Wednesday, September 19, 2007


Yesterday at around 9am, I heard helicopters overhead and heard a siren so I came into the main part of the house and asked Fettit what all the fuss was about. He said there was a car accident around the corner so I went back to what I was doing.

An hour later I returned to the living room and looked out the window and noticed a couple of police cars blocking the street directly in front of the house. I turned on the television to discover that a policeman had been senselessly shot three times and had been transported to the hospital.

Since then the policeman has passed away, there has been a parade of police vehicles passing by, and stopping in front of the house, and every news van in the city has camped a block away for the continual live shot.

People, complete strangers to the fallen officer, are leaving floral tributes and cards - one veteran even left his purple heart. The US flag now waves over the site, next to an Arizona State flag and the flag of the City of Phoenix.

The mourners never knew the slain officer but they crowd around and shed tears as if he was a long lost brother.

This reaction happens every time a policeman or fireman dies in the line of duty. Every nut job crawls out from under a rock and the media pounces on them for ratings. It always helps ratings to interview the wackos...

Some crazy-eyed loony-tune, tears streaming down her cheeks, rambling on about the bravery and heroism of a man she had never set eyes upon or heard of previously. And she is just one of dozens just like her.

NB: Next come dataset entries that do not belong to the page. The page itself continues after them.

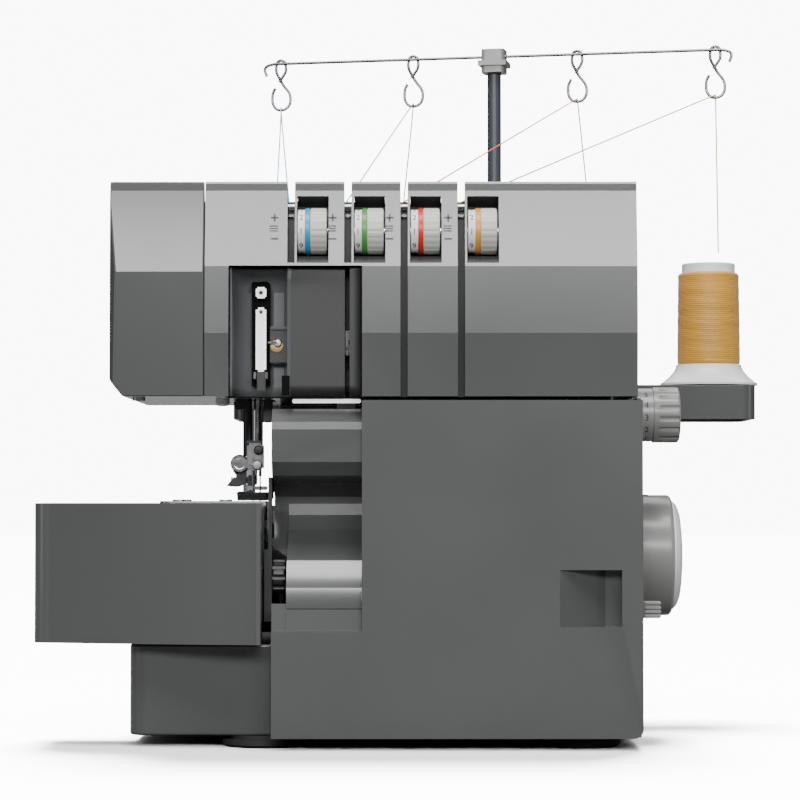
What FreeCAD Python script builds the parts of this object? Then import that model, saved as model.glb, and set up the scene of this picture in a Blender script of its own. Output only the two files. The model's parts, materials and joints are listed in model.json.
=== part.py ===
import FreeCAD, Part
import math
import os

Vec = FreeCAD.Vector

# ---------------------------------------------------------------- driving dimensions (mm)
# The floor is Z = 0, the front plane of the looper cover is Y = 0, +X is the handwheel side.

# overall body
footHeight = 6.0
footRadius = 22.0
footInset = 35.0            # front plane to the front feet's centres
bodyLeft = -143.0
columnLeft = -67.0
bodyRight = 126.4
bodyDepth = 186.0
baseTop = 54.0
coverTop = 182.0
wall = 2.5
seam = 0.4                  # gap between neighbouring shells
runFit = 0.05               # radial clearance of a shaft in its bore

# head
headLeft = -152.0
faceSeam = -102.0
headRight = 124.0
headBottom = 184.0
headTop = 297.0
headDepth = 150.0
headSplit = 75.0            # front and rear head shells meet here
kneeLow = 217.0             # height of the lower crease of the head's front
kneeHigh = 252.0            # height of the upper crease
chinSetback = 2.0
browSetback = 1.5
ridgeSetback = 7.0
ridgeBack = 10.0
ridgeDrop = 10.0            # the shelf behind the front ridge lies this much lower

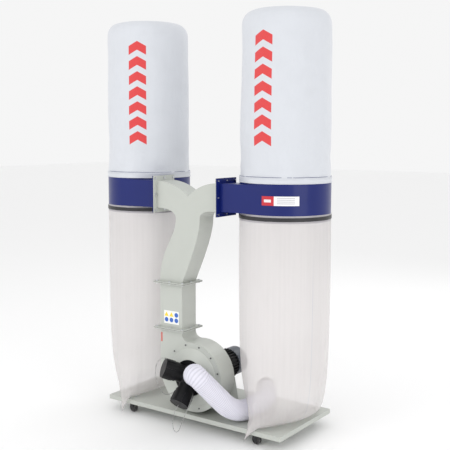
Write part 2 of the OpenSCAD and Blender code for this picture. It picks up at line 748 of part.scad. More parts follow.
// The inlet box that meets the drum's wall at a tangent
module slab_box(cx, s, c, reach) {
    start = branch_x + gasket_t / 2 - reach;
    length = abs(cx) - start;
    translate([s > 0 ? start : -start - length, front_y + c, box_low + c])
        cube([length, duct_depth - 2 * c, box_h - 2 * c]);
}

module belt(cx) color([0.08, 0.08, 0.09])
    translate([cx, drum_y, belt_z]) {
        difference() {
            cylinder(r = belt_r + belt_t, h = belt_w, $fn = 180);
            translate([0, 0, -1]) cylinder(r = belt_r, h = belt_w + 2, $fn = 180);
        }
        difference() {
            translate([14, belt_r + 1, 0]) cube([20, 13, belt_w]);
            translate([12, belt_r + 5, 4]) cube([30, 12, belt_w - 8]);
        }
        translate([24, belt_r + 10, 2]) cylinder(r = 2, h = belt_w - 4);
    }

module latch(cx) color([0.62, 0.63, 0.65])
    translate([cx + 24, drum_y + belt_r + 10, belt_z + 4.5]) difference() {
        union() {
            cylinder(r = 4, h = belt_w - 9);
            translate([-64, -2, 0]) cube([64, 4, belt_w - 9]);
            translate([-66, -3, 0]) cube([8, 6, belt_w - 9]);
        }
        translate([0, 0, -1]) cylinder(r = 2 + fit, h = belt_w);
    }

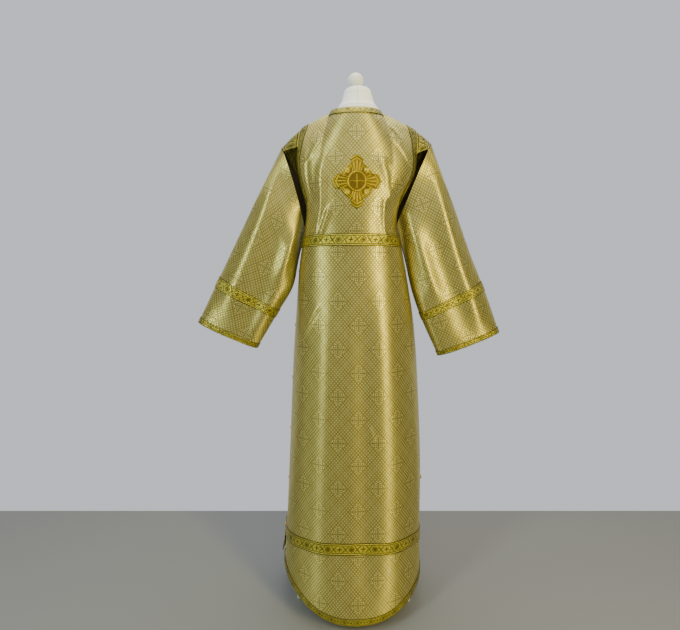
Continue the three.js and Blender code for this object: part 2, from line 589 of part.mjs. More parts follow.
// ---------------------------------------------------------------- the stand
const poleTop = FORM.bottom - FORM.drop - SEAM_GAP;
add('pole', turned([[0, POLE.foot], [POLE.radius, POLE.foot], [POLE.radius, poleTop], [0, poleTop]]), whitePaint());
add('stand_hub', turned([
  [0, HUB.bottom], [HUB.radius - 3, HUB.bottom], [HUB.radius, HUB.bottom + 3], [HUB.radius, HUB.top - 12],
  [POLE.radius + 5, HUB.top], [0, HUB.top],
]), whitePaint());

// A leg: it leaves the hub level, arches down and ends on a flat foot.
function legGeometry() {
  const side = new THREE.Shape();
  side.moveTo(LEG_START, LEG.root.low);
  side.lineTo(LEG_START, LEG.root.high);
  for (const { by, to } of LEG_CURVES.top) side.bezierCurveTo(...by, ...to);
  side.lineTo(LEG.reach, 0);
  side.lineTo(LEG.sole, 0);
  for (const { by, to } of LEG_CURVES.under) side.bezierCurveTo(...by, ...to);
  const leg = new THREE.ExtrudeGeometry(side, { depth: LEG.width, bevelEnabled: false, curveSegments: 6 });
  return leg.translate(0, 0, -LEG.width / 2).rotateX(Math.PI / 2);
}
LEG.angles.forEach((angle, i) => {
  const leg = add(`stand_leg_${i + 1}`, legGeometry(), whitePaint());
  leg.rotation.z = angle * Math.PI / 180;
});

// The origin lies on the floor under the middle of the whole object.
const bounds = new THREE.Box3().setFromObject(group);
const middle = bounds.getCenter(new THREE.Vector3());
group.position.set(-middle.x, -middle.y, 0);

export default group;
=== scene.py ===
"""A sticharion of gold brocade on a limbless dress form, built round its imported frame.

The robe is cut as a real one is: two yokes, two skirt panels open down both sides, and two wide
sleeves sewn on at the shoulder points only.  +X is the wearer's right, the back of the robe faces
-Y and +Z is up.  The tables and surfaces are in millimetres about the stand's pole, and every
mesh is made in metres in the frame's own place.
"""

import math

import bpy
import numpy as np
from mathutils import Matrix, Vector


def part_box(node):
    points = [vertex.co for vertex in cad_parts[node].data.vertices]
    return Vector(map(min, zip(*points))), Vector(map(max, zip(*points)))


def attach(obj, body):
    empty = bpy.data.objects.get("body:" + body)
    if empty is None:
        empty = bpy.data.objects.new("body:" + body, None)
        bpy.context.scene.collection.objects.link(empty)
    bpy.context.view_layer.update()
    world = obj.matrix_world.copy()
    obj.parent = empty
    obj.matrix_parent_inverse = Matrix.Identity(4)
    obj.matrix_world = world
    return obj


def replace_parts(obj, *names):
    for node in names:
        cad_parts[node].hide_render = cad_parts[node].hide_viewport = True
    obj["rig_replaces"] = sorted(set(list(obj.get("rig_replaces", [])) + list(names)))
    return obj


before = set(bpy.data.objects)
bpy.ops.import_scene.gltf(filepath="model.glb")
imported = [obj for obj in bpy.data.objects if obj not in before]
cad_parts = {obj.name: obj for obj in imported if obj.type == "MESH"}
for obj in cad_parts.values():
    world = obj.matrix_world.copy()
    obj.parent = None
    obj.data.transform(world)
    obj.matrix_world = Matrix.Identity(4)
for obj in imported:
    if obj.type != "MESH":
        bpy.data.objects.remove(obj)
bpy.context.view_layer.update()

bl_info = {
    "name": "Sticharion",
    "version": (1, 0, 0),
    "blender": (4, 5, 0),
    "location": "View3D > Sidebar > Sticharion",
    "description": "Builds a gold brocade sticharion on its dress form",
    "category": "Add Mesh",
}

MM = 0.001
POLE_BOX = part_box("pole")
AXIS = np.array([(POLE_BOX[0][i] + POLE_BOX[1][i]) / 2 for i in (0, 1)] + [0.0])

# ---------------------------------------------------------------- sizes, in millimetres
CLOTH = 1.8                   # thickness of the brocade with its backing
SEAM_GAP = 0.3                # clearance between two sewn pieces
SEAM = {"side": 1094, "arch": 6}
BAND_HEIGHT = 34
HEM = {"lowest": 24, "riseLeft": 104, "riseRight": 74, "power": 2.4}
HEM_TRIM = 19
HEM_BAND = {"side": 205, "arch": 14}
NECK = {"halfWidth": 71, "sideZ": 1475, "share": 0.44}
NECK_SIDES = {"back": {"depth": 60, "drop": 1}, "front": {"depth": 78, "drop": 52}}
SHOULDER = {"left": (153, 1433), "right": (170, 1428)}
TOP_POWERS = {"depth": 0.9, "drop": 1.3, "shoulder": 1.15}      # how the yoke's top edge curves
SHOULDER_ROLL = {"power": 3, "round": 0.6, "inward": 5}
SECTION_POWER = 0.85          # below 1 the robe's section is squarer than an ellipse
FRONT_LEFT_FLARE = {"reach": 9, "top": 320, "foot": 120}
OUTWARD = {"back": -1, "front": 1}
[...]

As I write this I can see the glare of the bright lights from the local news stations, and the helicopters continue to circle the solemn carnival. Each will open their news with it daily, aiming for a new angle. That is, until the next grand drama presents itself.

The make-shift shrine in less than a block from my house but I would never walk over there and I don't understand the draw, or need, for people to become part of the circus surrounding the tragic event. Looking to feed off the drama of the tragedy.

Go home and be thankful it isn't your son, daughter, father, mother, etc.

Show your support in an appropriate way like lighting a candle at church, saying a prayer for his wife and two young sons or making a donation in his honor.

May he rest in peace and may God keep watch over his family! (Amen)

1 comment:

arm jerker j said...

I get so bothered when these things happen. Even though I am in the media field, I don't always agree with how crazy it can be when something like this happens. I feel that people truly care but then there are the ones just wanted to get on TV. And that just sickens me.